In October, Pakistanis took to the streets to protest nearly 10 years of the controversial American drone campaign. And yet, despite the fact that the drones are breeding contempt on the ground, their numbers are only expected to increase.

But Stanford humanities scholars argue that what's been left out of the national dialogue on drones is an understanding of the historical, cultural and religious perspectives of the very people the United States is watching and bombing.

Introducing those perspectives is one goal of Under the Drones: Modern Lives in the Afghanistan-Pakistan Borderlands, a new book edited by Associate Professor of History Robert Crews and Religious Studies Professor Shahzad Bashir.

Citing the merits of remote surveillance and precise targeting, which lessen the need for troops on the ground, the U.S. military has no plans to abate the program. Even presidential candidates Mitt Romney and Barack Obama, whose views diverge on nearly every other topic, agree that the United States should maintain the use of unmanned drones to monitor and kill terrorists in the Middle East.

"There wasn't even an acknowledgment during the final presidential debate that there is any controversy surrounding the tactic," Stanford historian Priya Satia pointed out. "Romney's agreement with Obama about continuing with the unmanned drone program made it a non-issue."

Crews and Bashir say they feel that Americans lack knowledge of the rich social and cultural worlds that are invisible to the drone cameras. They say media coverage of the situation in Pakistan and Afghanistan is framed by military and political concerns, painting a de-humanized picture of a simplistic country filled either with terrorists or with those who need to be saved from terrorists.

To combat this unilateral view, they have brought together some of the nation's most prominent experts on the various aspects of this region's people and culture to "really help us come to a perspective that isn't defined just by America's security interests," said Crews.

By assembling entries from journalists, economists, anthropologists and others in one book, Crews and Bashir hope to shed light on the misunderstood, yet pivotal, border region of Pakistan and Afghanistan.

"The way that the drones are presented as being the better war because it is cleaner ... on the ground, this is not true at all," Bashir said.

A forgotten history
Satia, an associate professor whose research centers on modern British history, observed that many Americans are not aware of how a very similar surveillance approach undertaken by the British after World War I failed, saying, "American conversations about the Middle East are weirdly amnesiac."

Just as the British wanted to gain support for the use of air control in Iraq in the 1920s after WWI, the American military is telling the public that drones will enable the military to withdraw troops and replace them with air power.

While the British may have employed air surveillance because of its perceived efficiency, Satia said that, as in today's situation, the British military failed to fully assess how a surveillance program would affect the minds of the civilians on the ground.

According to Satia, just as the British presence in the area was seen as a provocation in the 1920s, causing the tactic's failure, today, America's presence in this region is seen as a form of unwelcome colonial control.

The American presence also "makes people very suspicious of their own government for allowing this to go on," said Satia. "It really undermines the authority and the legitimacy of the local government."

Cultural connections
Political scientist Gilles Dorronsoro says the porous Afghanistan-Pakistan border has more in common with American borders then most people realize.

Lutz Rzehak, a scholar of central Asian studies, emphasizes the universal struggle with the politics of ethnicity through an examination of negotiations between Middle Eastern "Baloch" ethnic groups.

Thomas Ruttig, co-founder of the Afghanistan Analysts Network, responds to overly simplified cultural and ethnic affiliations that have been placed on the region by journalists and policy analysts.

These are just three of the 13 diverse views presented in Crews' and Bashir's book.

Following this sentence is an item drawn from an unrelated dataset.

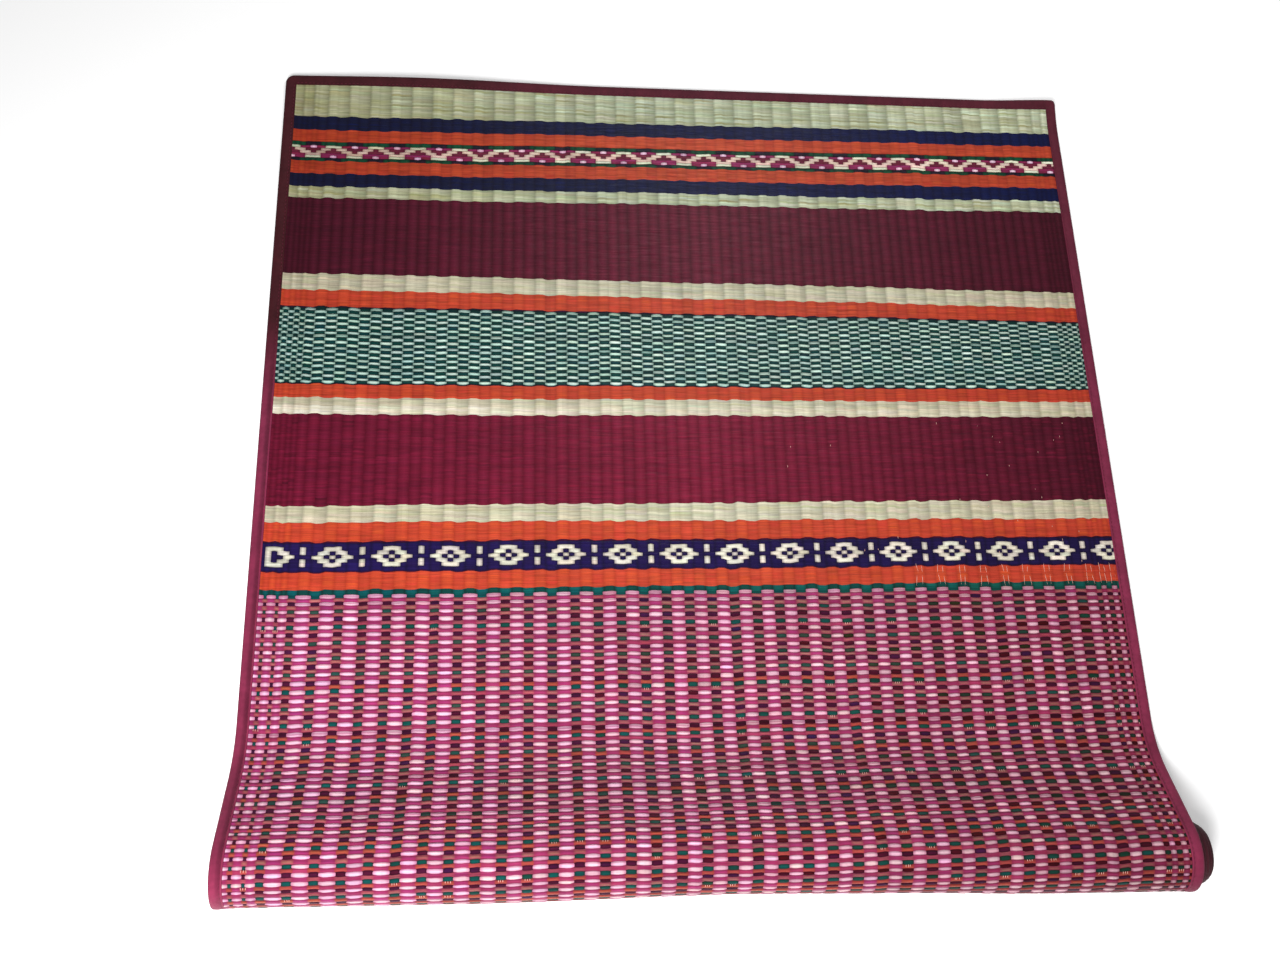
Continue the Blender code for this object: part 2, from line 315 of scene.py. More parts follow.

Published in 2012 by Harvard University Press, Crews said Under the Drones aims "to demystify some of our understanding of the region, to bring a humanistic perspective, to bring expertise and to suggest alternative ways of thinking about the region."

From misunderstandings of the Islamic religion to the treatment of women, the contributing scholars aim to subvert existing stereotypes.

"Our perspective is that there is this expertise available, but it is completely excluded from the larger discussion of the security or of technology," said Bashir. "The idea was very much to have a collective volume that disrupts this seamless picture.

"Our hope is that by actually presenting human stories about the people who live in this area we can try to reframe the question of the drones from the bottom up."

Together, the diverse perspectives "make the region look more familiar in a way, not to 'exoticize' it, but to understand that there are some features of these societies that we have in common," said Crews.

"We have a shared past, we have shared ideas about nation and, in some cases, religion, and looking forward, if one wants a different political outcome, then we'll have to look more closely at the similarities."